Doch der Magier ließ nicht locker und schickte nun eine zweite Gesandtschaft los, zu der er den Buchhändler Hinz und einen weiteren guten Bekannten erkor. Ob sie wirklich krank sei, erkundigte sich Hinz, als er Elisa in ihrem Schreibzimmer traf, eine Frage, die sie natürlich verneinte. Sie wolle einfach nicht mehr länger die Schülerin eines Lehrers sein, der ihr schon allzu enge Beziehungen zu bösen Geistern zu haben scheine.
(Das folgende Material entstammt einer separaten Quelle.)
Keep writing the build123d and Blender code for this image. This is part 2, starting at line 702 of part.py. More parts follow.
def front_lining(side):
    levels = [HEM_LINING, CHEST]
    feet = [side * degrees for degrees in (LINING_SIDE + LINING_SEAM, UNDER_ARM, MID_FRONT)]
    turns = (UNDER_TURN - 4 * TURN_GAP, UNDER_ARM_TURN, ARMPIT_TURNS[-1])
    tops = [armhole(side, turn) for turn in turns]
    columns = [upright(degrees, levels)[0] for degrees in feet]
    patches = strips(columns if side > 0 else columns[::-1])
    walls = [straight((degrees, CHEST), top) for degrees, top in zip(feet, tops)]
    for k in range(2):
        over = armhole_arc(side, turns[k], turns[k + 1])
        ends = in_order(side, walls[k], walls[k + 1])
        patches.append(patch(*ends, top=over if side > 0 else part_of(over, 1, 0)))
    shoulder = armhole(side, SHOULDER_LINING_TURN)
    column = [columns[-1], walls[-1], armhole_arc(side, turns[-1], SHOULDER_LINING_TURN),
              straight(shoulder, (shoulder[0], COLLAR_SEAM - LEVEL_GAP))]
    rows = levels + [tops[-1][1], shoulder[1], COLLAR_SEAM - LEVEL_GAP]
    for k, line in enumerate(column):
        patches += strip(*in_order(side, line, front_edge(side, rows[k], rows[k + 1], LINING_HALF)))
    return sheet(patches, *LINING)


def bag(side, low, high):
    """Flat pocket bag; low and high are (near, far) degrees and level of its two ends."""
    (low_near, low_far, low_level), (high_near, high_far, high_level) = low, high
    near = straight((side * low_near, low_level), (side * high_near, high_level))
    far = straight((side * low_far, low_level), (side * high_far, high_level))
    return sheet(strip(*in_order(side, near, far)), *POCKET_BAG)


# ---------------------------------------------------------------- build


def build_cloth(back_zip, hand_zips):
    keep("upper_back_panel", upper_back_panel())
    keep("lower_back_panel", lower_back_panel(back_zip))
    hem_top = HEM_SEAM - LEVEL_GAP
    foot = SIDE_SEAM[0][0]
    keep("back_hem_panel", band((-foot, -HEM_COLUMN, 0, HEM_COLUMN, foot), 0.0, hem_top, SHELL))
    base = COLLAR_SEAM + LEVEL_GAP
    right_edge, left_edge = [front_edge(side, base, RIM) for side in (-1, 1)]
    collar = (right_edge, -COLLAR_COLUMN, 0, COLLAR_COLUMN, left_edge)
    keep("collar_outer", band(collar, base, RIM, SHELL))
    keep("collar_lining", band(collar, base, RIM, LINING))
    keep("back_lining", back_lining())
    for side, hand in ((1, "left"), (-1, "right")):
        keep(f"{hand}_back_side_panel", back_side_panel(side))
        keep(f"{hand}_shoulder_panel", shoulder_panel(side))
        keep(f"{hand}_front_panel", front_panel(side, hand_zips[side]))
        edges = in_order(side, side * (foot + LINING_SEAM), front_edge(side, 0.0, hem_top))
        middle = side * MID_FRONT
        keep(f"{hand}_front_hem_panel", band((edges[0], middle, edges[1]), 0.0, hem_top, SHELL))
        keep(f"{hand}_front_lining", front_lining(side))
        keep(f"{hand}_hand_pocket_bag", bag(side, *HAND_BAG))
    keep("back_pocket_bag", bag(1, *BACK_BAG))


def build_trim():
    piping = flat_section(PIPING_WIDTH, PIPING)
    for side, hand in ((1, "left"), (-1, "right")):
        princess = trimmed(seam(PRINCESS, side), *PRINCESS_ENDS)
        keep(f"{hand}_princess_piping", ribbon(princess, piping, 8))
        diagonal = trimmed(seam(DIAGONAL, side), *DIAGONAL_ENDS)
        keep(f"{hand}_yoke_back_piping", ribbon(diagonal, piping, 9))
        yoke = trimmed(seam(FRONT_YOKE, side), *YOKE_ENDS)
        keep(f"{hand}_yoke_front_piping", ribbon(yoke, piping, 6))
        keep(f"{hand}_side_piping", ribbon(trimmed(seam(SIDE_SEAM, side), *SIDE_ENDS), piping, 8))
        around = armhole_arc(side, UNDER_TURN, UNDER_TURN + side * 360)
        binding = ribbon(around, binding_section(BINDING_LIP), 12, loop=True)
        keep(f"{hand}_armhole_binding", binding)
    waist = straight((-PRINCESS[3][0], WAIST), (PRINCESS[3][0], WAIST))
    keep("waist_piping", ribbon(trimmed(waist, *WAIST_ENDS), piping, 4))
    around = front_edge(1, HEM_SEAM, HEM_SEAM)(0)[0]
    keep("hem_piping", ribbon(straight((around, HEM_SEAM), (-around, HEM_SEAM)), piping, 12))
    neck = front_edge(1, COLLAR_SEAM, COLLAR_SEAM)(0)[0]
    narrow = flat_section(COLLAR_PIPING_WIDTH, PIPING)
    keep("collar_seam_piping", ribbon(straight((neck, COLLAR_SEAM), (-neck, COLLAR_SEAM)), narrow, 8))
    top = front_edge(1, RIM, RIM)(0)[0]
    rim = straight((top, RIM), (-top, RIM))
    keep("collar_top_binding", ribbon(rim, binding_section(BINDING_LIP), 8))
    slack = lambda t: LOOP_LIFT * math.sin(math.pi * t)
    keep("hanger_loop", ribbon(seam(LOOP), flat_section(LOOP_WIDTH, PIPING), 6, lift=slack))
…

Auch sie sei jetzt misstrauisch geworden und frage sich verwundert, warum erst so spät.
Besser spät als nie, meinte Hinz,. er freue sich jedenfalls für sie, dass sie aus ihren Träumereien aufgewacht und auf den Boden der Realität zurückgekehrt sei. Doch das Wort Träumerei wollte sie nicht gelten lassen. Ihr Argwohn richte sich nur gegen Cagliostro, nicht aber gegen die göttliche Kraft der Magie.
Betreten sahen sich die beiden Besucher an und schwiegen. Hat Frau von der Recke sich erst einmal vom Magier abgewendet, so folgerten sie, wird sie sich bald auch von ihrer Verstrickung in die Magie befreien.